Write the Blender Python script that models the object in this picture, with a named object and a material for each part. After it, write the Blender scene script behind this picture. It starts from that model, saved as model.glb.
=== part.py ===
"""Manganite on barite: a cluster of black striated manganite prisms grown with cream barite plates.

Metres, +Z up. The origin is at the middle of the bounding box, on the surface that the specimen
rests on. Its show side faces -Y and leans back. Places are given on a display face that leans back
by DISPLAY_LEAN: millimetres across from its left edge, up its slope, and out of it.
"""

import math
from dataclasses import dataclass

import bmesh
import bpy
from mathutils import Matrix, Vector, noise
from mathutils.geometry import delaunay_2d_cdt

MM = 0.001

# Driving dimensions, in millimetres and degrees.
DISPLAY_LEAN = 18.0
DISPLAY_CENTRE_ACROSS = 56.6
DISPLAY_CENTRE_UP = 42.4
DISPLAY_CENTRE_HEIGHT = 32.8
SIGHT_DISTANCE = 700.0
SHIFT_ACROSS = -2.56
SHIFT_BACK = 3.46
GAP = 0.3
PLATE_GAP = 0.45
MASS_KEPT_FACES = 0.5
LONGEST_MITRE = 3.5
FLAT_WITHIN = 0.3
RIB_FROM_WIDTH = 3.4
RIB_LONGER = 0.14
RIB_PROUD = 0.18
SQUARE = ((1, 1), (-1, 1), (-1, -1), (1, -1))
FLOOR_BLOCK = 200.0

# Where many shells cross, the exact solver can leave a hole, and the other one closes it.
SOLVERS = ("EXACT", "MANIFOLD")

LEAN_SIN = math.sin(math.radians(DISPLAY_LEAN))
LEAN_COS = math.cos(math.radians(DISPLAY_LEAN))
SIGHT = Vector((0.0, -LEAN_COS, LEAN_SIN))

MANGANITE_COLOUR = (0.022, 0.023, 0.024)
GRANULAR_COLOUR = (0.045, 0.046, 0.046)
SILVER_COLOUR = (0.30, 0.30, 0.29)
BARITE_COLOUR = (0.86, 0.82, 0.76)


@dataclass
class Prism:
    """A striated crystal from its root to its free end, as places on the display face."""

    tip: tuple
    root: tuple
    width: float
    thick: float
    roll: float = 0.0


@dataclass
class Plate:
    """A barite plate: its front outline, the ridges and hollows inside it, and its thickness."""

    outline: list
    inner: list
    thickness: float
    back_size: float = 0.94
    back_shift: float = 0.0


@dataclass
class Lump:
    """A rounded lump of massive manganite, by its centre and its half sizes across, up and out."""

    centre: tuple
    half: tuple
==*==
The listing above should be transcribed in full, exactly as written.

**Output for this task**
Write the Blender Python script that models the object in this picture, with a named object and a material for each part. After it, write the Blender scene script behind this picture. It starts from that model, saved as model.glb.
=== part.py ===
"""Manganite on barite: a cluster of black striated manganite prisms grown with cream barite plates.

Metres, +Z up. The origin is at the middle of the bounding box, on the surface that the specimen
rests on. Its show side faces -Y and leans back. Places are given on a display face that leans back
by DISPLAY_LEAN: millimetres across from its left edge, up its slope, and out of it.
"""

import math
from dataclasses import dataclass

import bmesh
import bpy
from mathutils import Matrix, Vector, noise
from mathutils.geometry import delaunay_2d_cdt

MM = 0.001

# Driving dimensions, in millimetres and degrees.
DISPLAY_LEAN = 18.0
DISPLAY_CENTRE_ACROSS = 56.6
DISPLAY_CENTRE_UP = 42.4
DISPLAY_CENTRE_HEIGHT = 32.8
SIGHT_DISTANCE = 700.0
SHIFT_ACROSS = -2.56
SHIFT_BACK = 3.46
GAP = 0.3
PLATE_GAP = 0.45
MASS_KEPT_FACES = 0.5
LONGEST_MITRE = 3.5
FLAT_WITHIN = 0.3
RIB_FROM_WIDTH = 3.4
RIB_LONGER = 0.14
RIB_PROUD = 0.18
SQUARE = ((1, 1), (-1, 1), (-1, -1), (1, -1))
FLOOR_BLOCK = 200.0

# Where many shells cross, the exact solver can leave a hole, and the other one closes it.
SOLVERS = ("EXACT", "MANIFOLD")

LEAN_SIN = math.sin(math.radians(DISPLAY_LEAN))
LEAN_COS = math.cos(math.radians(DISPLAY_LEAN))
SIGHT = Vector((0.0, -LEAN_COS, LEAN_SIN))

MANGANITE_COLOUR = (0.022, 0.023, 0.024)
GRANULAR_COLOUR = (0.045, 0.046, 0.046)
SILVER_COLOUR = (0.30, 0.30, 0.29)
BARITE_COLOUR = (0.86, 0.82, 0.76)


@dataclass
class Prism:
    """A striated crystal from its root to its free end, as places on the display face."""

    tip: tuple
    root: tuple
    width: float
    thick: float
    roll: float = 0.0


@dataclass
class Plate:
    """A barite plate: its front outline, the ridges and hollows inside it, and its thickness."""

    outline: list
    inner: list
    thickness: float
    back_size: float = 0.94
    back_shift: float = 0.0


@dataclass
class Lump:
    """A rounded lump of massive manganite, by its centre and its half sizes across, up and out."""

    centre: tuple
    half: tuple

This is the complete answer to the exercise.